Precisamente porque todo esto formaba parte de un proyecto global, capaz de involucrar a todo un pueblo. Alguien escribió que si "todo esto ha sucedido, todavía puede suceder". El 27 de enero, o cualquier otro día de cualquier otra Memoria, no puede ser el día dedicado a la Memoria del Horror. Debería ser el día de reflexión sobre “cómo” y “por qué” ese horror fue posible. En este sentido, el “genocidio”, en su especificidad y singularidad, es un concepto clave.
Sí, podemos hablar de crímenes, de instrumentos de destrucción desproporcionados a los objetivos, de estrategias de intimidación que en lugar de resolver los problemas, los desplazan a un futuro indeterminado, indefinido,… Pero quizá, ¿o seguramente?, no debamos llamar a todo o cualquiera con el término “genocidio”, porque eso es engañoso. “Genocidio” no admite treguas ni mediación diplomática. No se trata de una lucha entre hombres armados, sino de la voluntad colectiva de aniquilar. No involucra a minorías radicalizadas, sino que se alimenta de un sustrato cultural amplio y profundamente arraigado. El uso político de las palabras refleja la misma lógica que el uso político de la Historia: alzar la voz de execración para ocultar la falta de estrategias.
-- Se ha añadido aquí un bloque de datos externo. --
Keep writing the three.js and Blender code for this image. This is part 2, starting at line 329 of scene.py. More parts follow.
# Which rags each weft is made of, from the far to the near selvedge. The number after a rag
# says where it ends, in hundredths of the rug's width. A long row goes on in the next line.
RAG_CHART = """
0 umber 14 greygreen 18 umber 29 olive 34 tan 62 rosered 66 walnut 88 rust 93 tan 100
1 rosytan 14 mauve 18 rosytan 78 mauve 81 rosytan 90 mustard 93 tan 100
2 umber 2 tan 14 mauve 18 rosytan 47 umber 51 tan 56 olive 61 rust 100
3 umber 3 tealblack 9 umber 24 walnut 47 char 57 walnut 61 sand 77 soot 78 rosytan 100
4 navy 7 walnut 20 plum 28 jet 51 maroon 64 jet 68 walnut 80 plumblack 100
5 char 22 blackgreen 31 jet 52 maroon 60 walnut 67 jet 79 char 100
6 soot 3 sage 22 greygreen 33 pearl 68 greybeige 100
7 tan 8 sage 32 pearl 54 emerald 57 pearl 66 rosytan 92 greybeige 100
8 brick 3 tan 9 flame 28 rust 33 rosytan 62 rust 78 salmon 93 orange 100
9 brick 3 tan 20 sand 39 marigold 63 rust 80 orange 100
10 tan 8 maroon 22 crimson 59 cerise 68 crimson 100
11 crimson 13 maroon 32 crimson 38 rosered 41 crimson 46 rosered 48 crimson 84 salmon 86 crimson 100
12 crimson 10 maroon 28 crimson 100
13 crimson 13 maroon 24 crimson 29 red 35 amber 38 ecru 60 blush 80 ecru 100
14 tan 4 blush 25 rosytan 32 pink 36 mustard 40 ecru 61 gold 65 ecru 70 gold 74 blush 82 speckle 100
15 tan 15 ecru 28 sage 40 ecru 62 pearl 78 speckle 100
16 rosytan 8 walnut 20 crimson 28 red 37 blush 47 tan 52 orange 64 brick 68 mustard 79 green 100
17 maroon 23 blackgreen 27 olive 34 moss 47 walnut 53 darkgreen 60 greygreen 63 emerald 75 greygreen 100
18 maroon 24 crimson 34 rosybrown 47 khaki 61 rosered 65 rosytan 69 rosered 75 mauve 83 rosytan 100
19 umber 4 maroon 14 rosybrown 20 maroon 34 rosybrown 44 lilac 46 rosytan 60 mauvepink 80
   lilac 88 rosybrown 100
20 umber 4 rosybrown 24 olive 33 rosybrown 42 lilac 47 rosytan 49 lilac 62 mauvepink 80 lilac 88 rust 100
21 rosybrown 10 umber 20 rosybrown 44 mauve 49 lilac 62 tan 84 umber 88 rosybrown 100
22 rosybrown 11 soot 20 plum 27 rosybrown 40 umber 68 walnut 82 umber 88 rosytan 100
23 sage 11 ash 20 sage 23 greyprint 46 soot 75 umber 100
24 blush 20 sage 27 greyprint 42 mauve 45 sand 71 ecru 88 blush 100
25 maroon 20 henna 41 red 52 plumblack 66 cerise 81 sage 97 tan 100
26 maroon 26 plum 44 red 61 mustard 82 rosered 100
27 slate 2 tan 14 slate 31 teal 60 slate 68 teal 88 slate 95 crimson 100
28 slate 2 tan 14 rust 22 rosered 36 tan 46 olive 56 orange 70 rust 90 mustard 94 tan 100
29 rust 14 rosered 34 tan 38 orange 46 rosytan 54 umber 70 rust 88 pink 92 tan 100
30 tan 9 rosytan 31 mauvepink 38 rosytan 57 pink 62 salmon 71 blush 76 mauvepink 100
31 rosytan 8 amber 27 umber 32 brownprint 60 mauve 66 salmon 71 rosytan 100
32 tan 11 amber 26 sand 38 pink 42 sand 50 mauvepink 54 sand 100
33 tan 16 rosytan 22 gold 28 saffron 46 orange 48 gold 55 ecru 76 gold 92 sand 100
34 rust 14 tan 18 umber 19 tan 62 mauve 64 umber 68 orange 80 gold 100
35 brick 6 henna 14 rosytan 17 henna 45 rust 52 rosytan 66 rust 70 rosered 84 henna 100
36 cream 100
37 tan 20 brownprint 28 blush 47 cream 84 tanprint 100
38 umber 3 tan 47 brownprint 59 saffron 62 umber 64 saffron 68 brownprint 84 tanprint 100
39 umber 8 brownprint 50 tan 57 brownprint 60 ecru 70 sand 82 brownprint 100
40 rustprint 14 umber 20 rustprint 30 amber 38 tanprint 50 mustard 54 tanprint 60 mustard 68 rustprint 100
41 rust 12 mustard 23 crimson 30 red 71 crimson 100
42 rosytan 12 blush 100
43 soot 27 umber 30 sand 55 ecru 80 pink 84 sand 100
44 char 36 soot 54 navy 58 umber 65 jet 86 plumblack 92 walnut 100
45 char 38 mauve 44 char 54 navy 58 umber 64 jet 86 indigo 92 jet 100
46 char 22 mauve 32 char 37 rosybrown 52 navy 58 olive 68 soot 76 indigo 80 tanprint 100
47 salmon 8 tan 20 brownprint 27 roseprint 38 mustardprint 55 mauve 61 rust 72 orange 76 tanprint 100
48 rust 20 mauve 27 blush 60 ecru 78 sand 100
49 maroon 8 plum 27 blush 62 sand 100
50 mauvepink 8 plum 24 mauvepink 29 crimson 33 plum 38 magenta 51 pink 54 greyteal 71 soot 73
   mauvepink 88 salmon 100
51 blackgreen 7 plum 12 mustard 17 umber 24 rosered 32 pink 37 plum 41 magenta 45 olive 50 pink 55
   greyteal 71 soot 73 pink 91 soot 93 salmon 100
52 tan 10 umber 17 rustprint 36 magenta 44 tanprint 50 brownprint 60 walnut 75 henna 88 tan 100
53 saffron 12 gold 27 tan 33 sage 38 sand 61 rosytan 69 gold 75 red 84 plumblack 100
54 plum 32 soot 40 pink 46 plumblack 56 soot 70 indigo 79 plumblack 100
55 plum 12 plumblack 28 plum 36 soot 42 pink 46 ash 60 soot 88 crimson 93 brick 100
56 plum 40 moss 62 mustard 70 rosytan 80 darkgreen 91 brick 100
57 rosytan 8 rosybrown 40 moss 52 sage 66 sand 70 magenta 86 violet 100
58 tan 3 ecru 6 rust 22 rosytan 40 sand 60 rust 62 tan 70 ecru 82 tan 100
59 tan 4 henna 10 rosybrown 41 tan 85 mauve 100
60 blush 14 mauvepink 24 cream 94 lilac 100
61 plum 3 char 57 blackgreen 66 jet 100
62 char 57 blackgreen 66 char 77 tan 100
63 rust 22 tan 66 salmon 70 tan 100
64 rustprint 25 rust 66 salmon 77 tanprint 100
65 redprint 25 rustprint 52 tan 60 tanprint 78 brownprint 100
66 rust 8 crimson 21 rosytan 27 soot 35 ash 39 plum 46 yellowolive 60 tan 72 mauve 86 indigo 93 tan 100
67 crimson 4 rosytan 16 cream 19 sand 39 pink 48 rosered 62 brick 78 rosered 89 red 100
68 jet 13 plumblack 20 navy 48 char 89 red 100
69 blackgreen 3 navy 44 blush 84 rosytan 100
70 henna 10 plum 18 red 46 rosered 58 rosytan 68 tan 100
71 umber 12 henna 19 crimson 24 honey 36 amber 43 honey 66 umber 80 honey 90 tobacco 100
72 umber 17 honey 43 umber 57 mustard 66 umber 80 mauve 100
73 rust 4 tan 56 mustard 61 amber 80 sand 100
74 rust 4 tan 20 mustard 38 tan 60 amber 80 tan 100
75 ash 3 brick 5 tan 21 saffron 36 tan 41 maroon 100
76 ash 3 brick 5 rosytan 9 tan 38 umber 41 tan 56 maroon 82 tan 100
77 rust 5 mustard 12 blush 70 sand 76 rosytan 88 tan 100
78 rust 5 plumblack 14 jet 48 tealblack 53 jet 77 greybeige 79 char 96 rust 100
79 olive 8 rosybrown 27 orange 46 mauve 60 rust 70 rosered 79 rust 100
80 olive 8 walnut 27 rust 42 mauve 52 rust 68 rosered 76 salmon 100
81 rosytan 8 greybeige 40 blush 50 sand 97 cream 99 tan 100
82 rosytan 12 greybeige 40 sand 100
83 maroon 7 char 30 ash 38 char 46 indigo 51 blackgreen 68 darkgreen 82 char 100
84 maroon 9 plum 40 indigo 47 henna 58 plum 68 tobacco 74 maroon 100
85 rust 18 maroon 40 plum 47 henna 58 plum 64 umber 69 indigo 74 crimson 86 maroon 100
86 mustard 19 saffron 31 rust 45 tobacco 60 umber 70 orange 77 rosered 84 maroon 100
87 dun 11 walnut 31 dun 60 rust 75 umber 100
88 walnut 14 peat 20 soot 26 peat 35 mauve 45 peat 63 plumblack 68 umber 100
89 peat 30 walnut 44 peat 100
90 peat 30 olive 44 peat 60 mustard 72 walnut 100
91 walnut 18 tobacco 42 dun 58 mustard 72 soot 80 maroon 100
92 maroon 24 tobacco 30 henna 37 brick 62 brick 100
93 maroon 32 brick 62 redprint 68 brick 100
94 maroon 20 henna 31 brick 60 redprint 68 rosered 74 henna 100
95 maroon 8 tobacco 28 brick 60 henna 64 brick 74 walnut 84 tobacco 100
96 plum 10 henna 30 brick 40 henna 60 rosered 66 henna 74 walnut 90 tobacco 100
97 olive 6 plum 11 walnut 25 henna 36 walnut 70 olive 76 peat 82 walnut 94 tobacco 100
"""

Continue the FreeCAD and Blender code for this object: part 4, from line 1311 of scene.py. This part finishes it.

Nos sentimos indefensos ante la vergüenza del presente, como reacción moral condenamos enérgicamente lo que está sucediendo. Pero al final, al pronunciar cualquier afirmación gratuita y libre sobre genocidios, corremos el riesgo de limpiar el Holocausto y transformarlo en nada más que una de las muchas masacres de la historia de la humanidad.